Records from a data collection
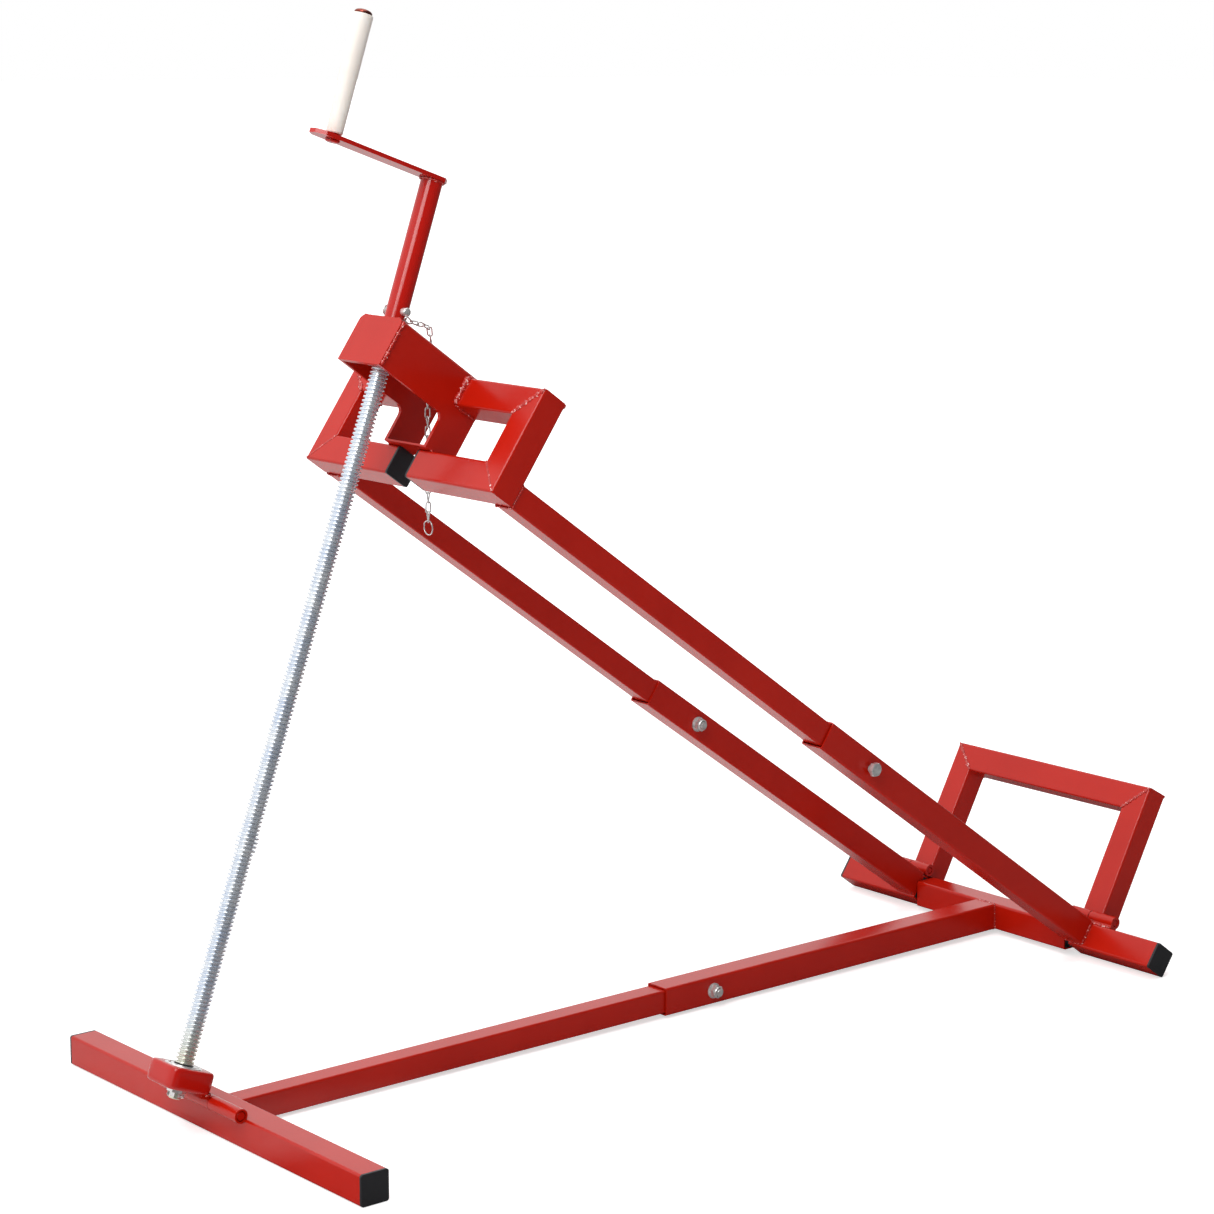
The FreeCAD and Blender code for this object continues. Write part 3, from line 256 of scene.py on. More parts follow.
SLOT_MATERIAL = {
    "red_paint": red,
    "zinc_screw": zinc,
    "bright_steel": steel,
    "black_plastic": plastic,
    "cream_plastic": cream,
}
for entry in frame["record"]["subparts"]:
    item = frame["nodes"][entry["node"]]
    item.data.materials.clear()
    item.data.materials.append(SLOT_MATERIAL[entry["material_slot"]])
for name in ("crank_tube", "crank_arm"):
    frame["nodes"][name].data.materials[0] = tube_red

# Screw: a blue tint in the plating, and yellow grease that thins out above its foot.
GREASE_FULL, GREASE_NONE = HINGE.z + 0.030, HINGE.z + 0.085
tint_noise = object_noise(zinc, 70.0, 3.0, 0.6)
tint = tone_ramp(zinc, (0.72, 0.79, 0.90), (0.92, 0.95, 0.98), 0.35, 0.65)
height = node(zinc, "ShaderNodeSeparateXYZ")
grease = node(zinc, "ShaderNodeMapRange", From_Min=GREASE_NONE, From_Max=GREASE_FULL)
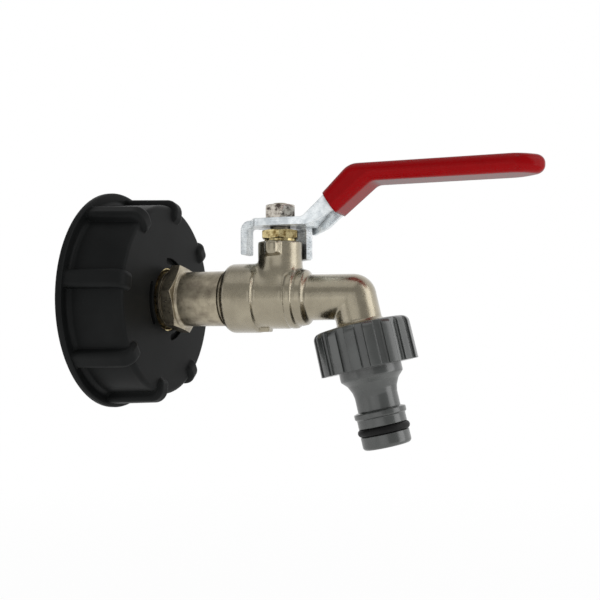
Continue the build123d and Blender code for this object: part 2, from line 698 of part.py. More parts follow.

__Your goal__. Extract all of the material exactly as it is written.

__Output below__.
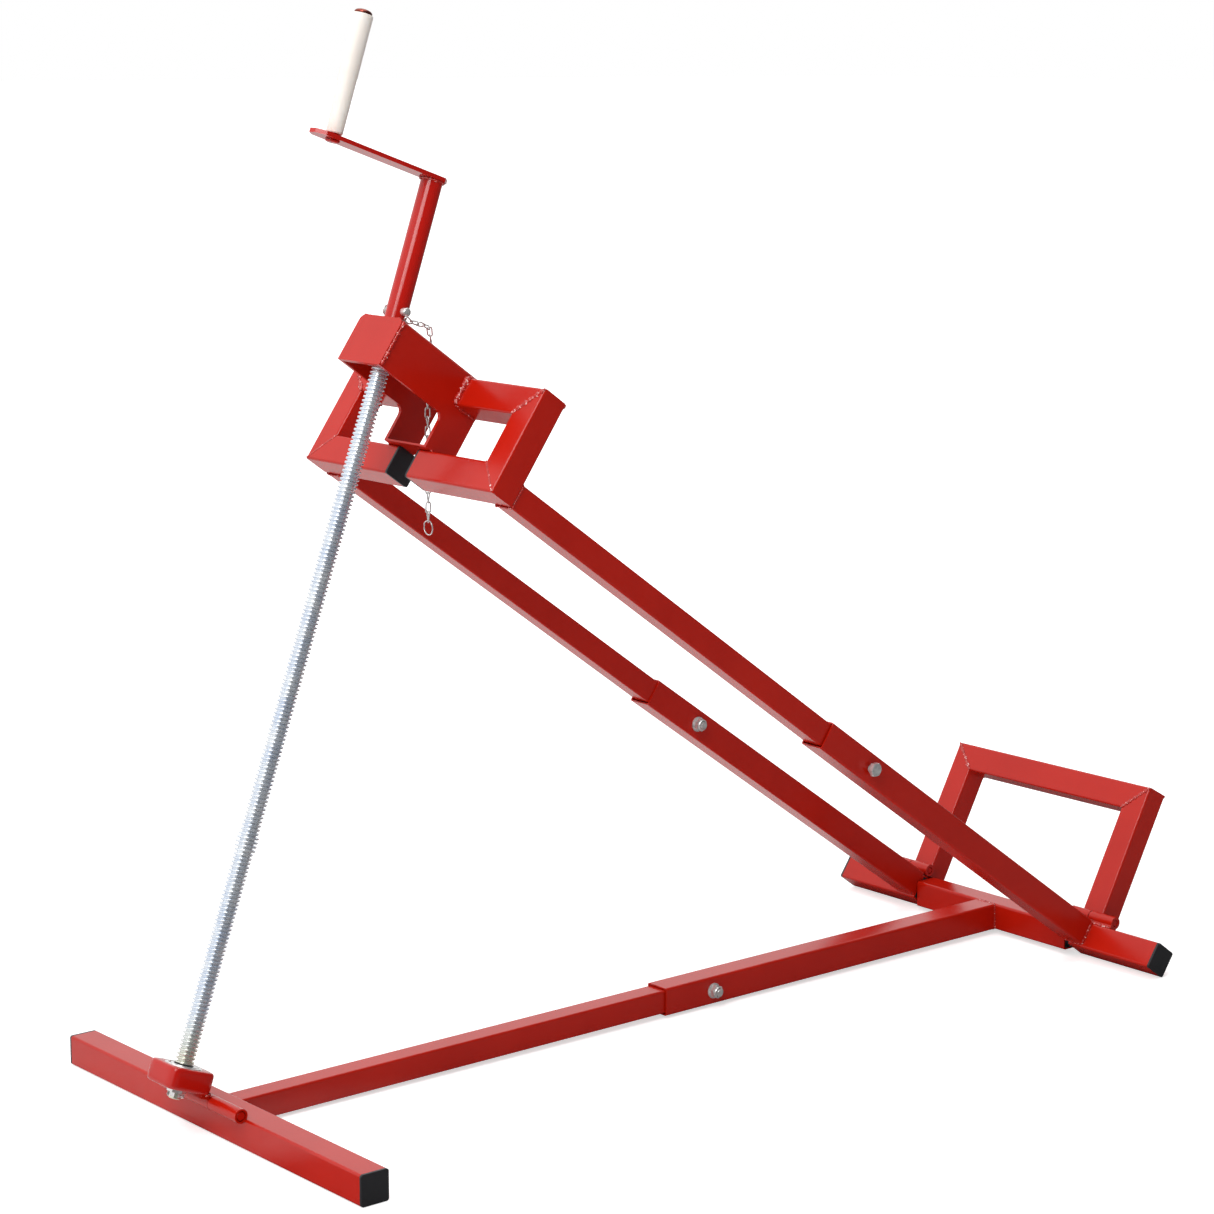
The FreeCAD and Blender code for this object continues. Write part 3, from line 256 of scene.py on. More parts follow.
SLOT_MATERIAL = {
    "red_paint": red,
    "zinc_screw": zinc,
    "bright_steel": steel,
    "black_plastic": plastic,
    "cream_plastic": cream,
}
for entry in frame["record"]["subparts"]:
    item = frame["nodes"][entry["node"]]
    item.data.materials.clear()
    item.data.materials.append(SLOT_MATERIAL[entry["material_slot"]])
for name in ("crank_tube", "crank_arm"):
    frame["nodes"][name].data.materials[0] = tube_red

# Screw: a blue tint in the plating, and yellow grease that thins out above its foot.
GREASE_FULL, GREASE_NONE = HINGE.z + 0.030, HINGE.z + 0.085
tint_noise = object_noise(zinc, 70.0, 3.0, 0.6)
tint = tone_ramp(zinc, (0.72, 0.79, 0.90), (0.92, 0.95, 0.98), 0.35, 0.65)
height = node(zinc, "ShaderNodeSeparateXYZ")
grease = node(zinc, "ShaderNodeMapRange", From_Min=GREASE_NONE, From_Max=GREASE_FULL)
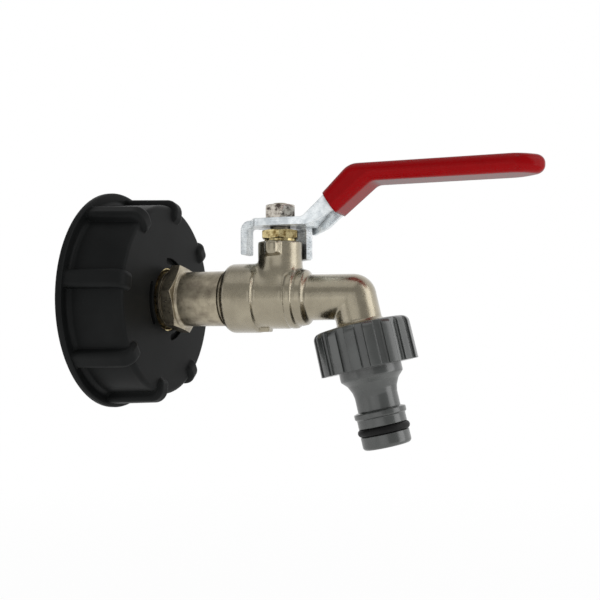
Continue the build123d and Blender code for this object: part 2, from line 698 of part.py. More parts follow.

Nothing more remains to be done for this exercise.